Set task: Nothing may be dropped or altered: reproduce all the data.

Data supplied:
----

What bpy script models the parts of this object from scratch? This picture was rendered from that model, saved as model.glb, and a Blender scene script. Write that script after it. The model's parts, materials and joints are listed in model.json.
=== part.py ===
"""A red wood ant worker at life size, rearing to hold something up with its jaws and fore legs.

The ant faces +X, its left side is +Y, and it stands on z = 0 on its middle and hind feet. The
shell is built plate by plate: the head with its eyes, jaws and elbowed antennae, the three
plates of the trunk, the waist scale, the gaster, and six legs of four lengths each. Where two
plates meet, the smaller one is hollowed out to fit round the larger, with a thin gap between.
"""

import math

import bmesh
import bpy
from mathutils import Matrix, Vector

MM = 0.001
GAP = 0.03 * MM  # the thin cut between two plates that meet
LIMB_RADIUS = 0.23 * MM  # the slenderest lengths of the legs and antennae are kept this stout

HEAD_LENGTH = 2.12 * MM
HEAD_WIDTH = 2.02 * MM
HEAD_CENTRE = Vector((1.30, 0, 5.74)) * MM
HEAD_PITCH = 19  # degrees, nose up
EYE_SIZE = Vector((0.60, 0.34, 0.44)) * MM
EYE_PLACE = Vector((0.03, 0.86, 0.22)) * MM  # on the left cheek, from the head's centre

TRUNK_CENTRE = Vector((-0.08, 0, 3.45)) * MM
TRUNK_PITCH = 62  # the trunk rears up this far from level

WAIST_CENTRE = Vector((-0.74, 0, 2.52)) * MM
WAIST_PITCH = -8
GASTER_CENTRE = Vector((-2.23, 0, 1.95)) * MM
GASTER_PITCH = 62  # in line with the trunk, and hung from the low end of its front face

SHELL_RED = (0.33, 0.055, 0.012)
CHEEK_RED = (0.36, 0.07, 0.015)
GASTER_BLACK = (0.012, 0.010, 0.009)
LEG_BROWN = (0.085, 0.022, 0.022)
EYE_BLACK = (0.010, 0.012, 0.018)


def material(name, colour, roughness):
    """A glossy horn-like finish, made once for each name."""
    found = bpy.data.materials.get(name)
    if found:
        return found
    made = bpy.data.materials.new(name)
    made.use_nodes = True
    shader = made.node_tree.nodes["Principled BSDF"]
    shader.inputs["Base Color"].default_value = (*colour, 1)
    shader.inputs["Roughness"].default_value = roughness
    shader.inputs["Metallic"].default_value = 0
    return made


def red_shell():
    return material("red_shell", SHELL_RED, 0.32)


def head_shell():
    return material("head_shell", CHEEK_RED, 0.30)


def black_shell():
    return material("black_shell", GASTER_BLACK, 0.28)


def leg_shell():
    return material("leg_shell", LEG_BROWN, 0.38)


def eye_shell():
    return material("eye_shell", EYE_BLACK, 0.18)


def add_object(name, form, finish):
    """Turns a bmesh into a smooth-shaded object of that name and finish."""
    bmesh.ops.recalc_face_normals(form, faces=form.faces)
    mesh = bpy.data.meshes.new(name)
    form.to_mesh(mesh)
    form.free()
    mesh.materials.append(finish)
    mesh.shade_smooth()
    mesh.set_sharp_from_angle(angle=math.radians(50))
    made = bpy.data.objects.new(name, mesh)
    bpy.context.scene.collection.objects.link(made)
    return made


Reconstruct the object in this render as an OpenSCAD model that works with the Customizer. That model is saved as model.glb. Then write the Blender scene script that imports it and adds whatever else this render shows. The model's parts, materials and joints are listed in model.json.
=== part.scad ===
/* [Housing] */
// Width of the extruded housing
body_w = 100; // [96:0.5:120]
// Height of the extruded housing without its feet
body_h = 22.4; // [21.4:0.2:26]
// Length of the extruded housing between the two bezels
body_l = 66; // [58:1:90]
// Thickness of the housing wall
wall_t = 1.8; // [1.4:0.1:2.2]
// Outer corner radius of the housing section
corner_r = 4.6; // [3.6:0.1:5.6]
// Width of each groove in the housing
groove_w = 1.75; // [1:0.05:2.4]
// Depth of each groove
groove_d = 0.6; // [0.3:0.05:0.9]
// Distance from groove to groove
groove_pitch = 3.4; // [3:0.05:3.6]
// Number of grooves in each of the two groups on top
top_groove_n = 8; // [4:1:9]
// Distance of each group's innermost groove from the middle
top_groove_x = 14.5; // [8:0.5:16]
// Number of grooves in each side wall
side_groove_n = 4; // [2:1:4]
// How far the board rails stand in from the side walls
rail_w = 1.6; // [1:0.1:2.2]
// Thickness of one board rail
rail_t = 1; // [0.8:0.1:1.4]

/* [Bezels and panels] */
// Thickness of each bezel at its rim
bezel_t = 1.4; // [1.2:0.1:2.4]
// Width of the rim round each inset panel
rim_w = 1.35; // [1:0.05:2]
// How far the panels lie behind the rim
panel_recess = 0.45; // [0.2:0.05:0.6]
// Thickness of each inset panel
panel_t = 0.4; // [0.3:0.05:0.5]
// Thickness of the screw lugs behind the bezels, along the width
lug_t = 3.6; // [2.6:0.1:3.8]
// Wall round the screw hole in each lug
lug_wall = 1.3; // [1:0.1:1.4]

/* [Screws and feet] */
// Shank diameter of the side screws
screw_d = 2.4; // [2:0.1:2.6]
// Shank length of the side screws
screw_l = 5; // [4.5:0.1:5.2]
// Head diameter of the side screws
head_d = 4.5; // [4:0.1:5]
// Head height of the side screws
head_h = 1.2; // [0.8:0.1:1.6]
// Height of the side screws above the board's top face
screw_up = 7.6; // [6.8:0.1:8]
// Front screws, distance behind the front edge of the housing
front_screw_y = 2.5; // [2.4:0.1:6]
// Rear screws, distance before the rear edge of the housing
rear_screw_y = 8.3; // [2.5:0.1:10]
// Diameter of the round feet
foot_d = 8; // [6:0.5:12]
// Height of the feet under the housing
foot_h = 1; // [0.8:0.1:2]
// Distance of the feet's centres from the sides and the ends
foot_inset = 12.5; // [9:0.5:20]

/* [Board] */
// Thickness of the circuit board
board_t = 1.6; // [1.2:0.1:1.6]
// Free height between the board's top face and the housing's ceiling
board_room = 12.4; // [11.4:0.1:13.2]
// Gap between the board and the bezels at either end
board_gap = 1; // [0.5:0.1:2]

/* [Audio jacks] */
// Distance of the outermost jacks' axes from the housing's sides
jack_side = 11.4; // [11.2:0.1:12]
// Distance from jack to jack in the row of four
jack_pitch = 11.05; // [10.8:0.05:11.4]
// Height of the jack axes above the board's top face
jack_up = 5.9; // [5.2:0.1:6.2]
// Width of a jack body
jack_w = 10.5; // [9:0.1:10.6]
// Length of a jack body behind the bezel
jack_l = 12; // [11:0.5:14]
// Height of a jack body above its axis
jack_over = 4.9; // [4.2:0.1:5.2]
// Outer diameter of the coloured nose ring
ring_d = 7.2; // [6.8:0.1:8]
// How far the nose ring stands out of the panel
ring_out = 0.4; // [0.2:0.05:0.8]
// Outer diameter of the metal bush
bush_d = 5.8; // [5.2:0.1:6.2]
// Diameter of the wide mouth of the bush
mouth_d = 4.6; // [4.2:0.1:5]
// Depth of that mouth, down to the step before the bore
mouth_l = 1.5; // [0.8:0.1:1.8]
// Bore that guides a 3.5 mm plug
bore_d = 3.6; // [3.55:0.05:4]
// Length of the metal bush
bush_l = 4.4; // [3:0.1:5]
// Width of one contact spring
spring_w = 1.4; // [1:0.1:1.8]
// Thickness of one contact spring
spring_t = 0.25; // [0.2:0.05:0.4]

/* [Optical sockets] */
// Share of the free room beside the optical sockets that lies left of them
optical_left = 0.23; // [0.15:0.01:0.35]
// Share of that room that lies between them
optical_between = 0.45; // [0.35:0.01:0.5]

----

The reply:
What bpy script models the parts of this object from scratch? This picture was rendered from that model, saved as model.glb, and a Blender scene script. Write that script after it. The model's parts, materials and joints are listed in model.json.
=== part.py ===
"""A red wood ant worker at life size, rearing to hold something up with its jaws and fore legs.

The ant faces +X, its left side is +Y, and it stands on z = 0 on its middle and hind feet. The
shell is built plate by plate: the head with its eyes, jaws and elbowed antennae, the three
plates of the trunk, the waist scale, the gaster, and six legs of four lengths each. Where two
plates meet, the smaller one is hollowed out to fit round the larger, with a thin gap between.
"""

import math

import bmesh
import bpy
from mathutils import Matrix, Vector

MM = 0.001
GAP = 0.03 * MM  # the thin cut between two plates that meet
LIMB_RADIUS = 0.23 * MM  # the slenderest lengths of the legs and antennae are kept this stout

HEAD_LENGTH = 2.12 * MM
HEAD_WIDTH = 2.02 * MM
HEAD_CENTRE = Vector((1.30, 0, 5.74)) * MM
HEAD_PITCH = 19  # degrees, nose up
EYE_SIZE = Vector((0.60, 0.34, 0.44)) * MM
EYE_PLACE = Vector((0.03, 0.86, 0.22)) * MM  # on the left cheek, from the head's centre

TRUNK_CENTRE = Vector((-0.08, 0, 3.45)) * MM
TRUNK_PITCH = 62  # the trunk rears up this far from level

WAIST_CENTRE = Vector((-0.74, 0, 2.52)) * MM
WAIST_PITCH = -8
GASTER_CENTRE = Vector((-2.23, 0, 1.95)) * MM
GASTER_PITCH = 62  # in line with the trunk, and hung from the low end of its front face

SHELL_RED = (0.33, 0.055, 0.012)
CHEEK_RED = (0.36, 0.07, 0.015)
GASTER_BLACK = (0.012, 0.010, 0.009)
LEG_BROWN = (0.085, 0.022, 0.022)
EYE_BLACK = (0.010, 0.012, 0.018)


def material(name, colour, roughness):
    """A glossy horn-like finish, made once for each name."""
    found = bpy.data.materials.get(name)
    if found:
        return found
    made = bpy.data.materials.new(name)
    made.use_nodes = True
    shader = made.node_tree.nodes["Principled BSDF"]
    shader.inputs["Base Color"].default_value = (*colour, 1)
    shader.inputs["Roughness"].default_value = roughness
    shader.inputs["Metallic"].default_value = 0
    return made


def red_shell():
    return material("red_shell", SHELL_RED, 0.32)


def head_shell():
    return material("head_shell", CHEEK_RED, 0.30)


def black_shell():
    return material("black_shell", GASTER_BLACK, 0.28)


def leg_shell():
    return material("leg_shell", LEG_BROWN, 0.38)


def eye_shell():
    return material("eye_shell", EYE_BLACK, 0.18)


def add_object(name, form, finish):
    """Turns a bmesh into a smooth-shaded object of that name and finish."""
    bmesh.ops.recalc_face_normals(form, faces=form.faces)
    mesh = bpy.data.meshes.new(name)
    form.to_mesh(mesh)
    form.free()
    mesh.materials.append(finish)
    mesh.shade_smooth()
    mesh.set_sharp_from_angle(angle=math.radians(50))
    made = bpy.data.objects.new(name, mesh)
    bpy.context.scene.collection.objects.link(made)
    return made


Reconstruct the object in this render as an OpenSCAD model that works with the Customizer. That model is saved as model.glb. Then write the Blender scene script that imports it and adds whatever else this render shows. The model's parts, materials and joints are listed in model.json.
=== part.scad ===
/* [Housing] */
// Width of the extruded housing
body_w = 100; // [96:0.5:120]
// Height of the extruded housing without its feet
body_h = 22.4; // [21.4:0.2:26]
// Length of the extruded housing between the two bezels
body_l = 66; // [58:1:90]
// Thickness of the housing wall
wall_t = 1.8; // [1.4:0.1:2.2]
// Outer corner radius of the housing section
corner_r = 4.6; // [3.6:0.1:5.6]
// Width of each groove in the housing
groove_w = 1.75; // [1:0.05:2.4]
// Depth of each groove
groove_d = 0.6; // [0.3:0.05:0.9]
// Distance from groove to groove
groove_pitch = 3.4; // [3:0.05:3.6]
// Number of grooves in each of the two groups on top
top_groove_n = 8; // [4:1:9]
// Distance of each group's innermost groove from the middle
top_groove_x = 14.5; // [8:0.5:16]
// Number of grooves in each side wall
side_groove_n = 4; // [2:1:4]
// How far the board rails stand in from the side walls
rail_w = 1.6; // [1:0.1:2.2]
// Thickness of one board rail
rail_t = 1; // [0.8:0.1:1.4]

/* [Bezels and panels] */
// Thickness of each bezel at its rim
bezel_t = 1.4; // [1.2:0.1:2.4]
// Width of the rim round each inset panel
rim_w = 1.35; // [1:0.05:2]
// How far the panels lie behind the rim
panel_recess = 0.45; // [0.2:0.05:0.6]
// Thickness of each inset panel
panel_t = 0.4; // [0.3:0.05:0.5]
// Thickness of the screw lugs behind the bezels, along the width
lug_t = 3.6; // [2.6:0.1:3.8]
// Wall round the screw hole in each lug
lug_wall = 1.3; // [1:0.1:1.4]

/* [Screws and feet] */
// Shank diameter of the side screws
screw_d = 2.4; // [2:0.1:2.6]
// Shank length of the side screws
screw_l = 5; // [4.5:0.1:5.2]
// Head diameter of the side screws
head_d = 4.5; // [4:0.1:5]
// Head height of the side screws
head_h = 1.2; // [0.8:0.1:1.6]
// Height of the side screws above the board's top face
screw_up = 7.6; // [6.8:0.1:8]
// Front screws, distance behind the front edge of the housing
front_screw_y = 2.5; // [2.4:0.1:6]
// Rear screws, distance before the rear edge of the housing
rear_screw_y = 8.3; // [2.5:0.1:10]
// Diameter of the round feet
foot_d = 8; // [6:0.5:12]
// Height of the feet under the housing
foot_h = 1; // [0.8:0.1:2]
// Distance of the feet's centres from the sides and the ends
foot_inset = 12.5; // [9:0.5:20]

/* [Board] */
// Thickness of the circuit board
board_t = 1.6; // [1.2:0.1:1.6]
// Free height between the board's top face and the housing's ceiling
board_room = 12.4; // [11.4:0.1:13.2]
// Gap between the board and the bezels at either end
board_gap = 1; // [0.5:0.1:2]

/* [Audio jacks] */
// Distance of the outermost jacks' axes from the housing's sides
jack_side = 11.4; // [11.2:0.1:12]
// Distance from jack to jack in the row of four
jack_pitch = 11.05; // [10.8:0.05:11.4]
// Height of the jack axes above the board's top face
jack_up = 5.9; // [5.2:0.1:6.2]
// Width of a jack body
jack_w = 10.5; // [9:0.1:10.6]
// Length of a jack body behind the bezel
jack_l = 12; // [11:0.5:14]
// Height of a jack body above its axis
jack_over = 4.9; // [4.2:0.1:5.2]
// Outer diameter of the coloured nose ring
ring_d = 7.2; // [6.8:0.1:8]
// How far the nose ring stands out of the panel
ring_out = 0.4; // [0.2:0.05:0.8]
// Outer diameter of the metal bush
bush_d = 5.8; // [5.2:0.1:6.2]
// Diameter of the wide mouth of the bush
mouth_d = 4.6; // [4.2:0.1:5]
// Depth of that mouth, down to the step before the bore
mouth_l = 1.5; // [0.8:0.1:1.8]
// Bore that guides a 3.5 mm plug
bore_d = 3.6; // [3.55:0.05:4]
// Length of the metal bush
bush_l = 4.4; // [3:0.1:5]
// Width of one contact spring
spring_w = 1.4; // [1:0.1:1.8]
// Thickness of one contact spring
spring_t = 0.25; // [0.2:0.05:0.4]

/* [Optical sockets] */
// Share of the free room beside the optical sockets that lies left of them
optical_left = 0.23; // [0.15:0.01:0.35]
// Share of that room that lies between them
optical_between = 0.45; // [0.35:0.01:0.5]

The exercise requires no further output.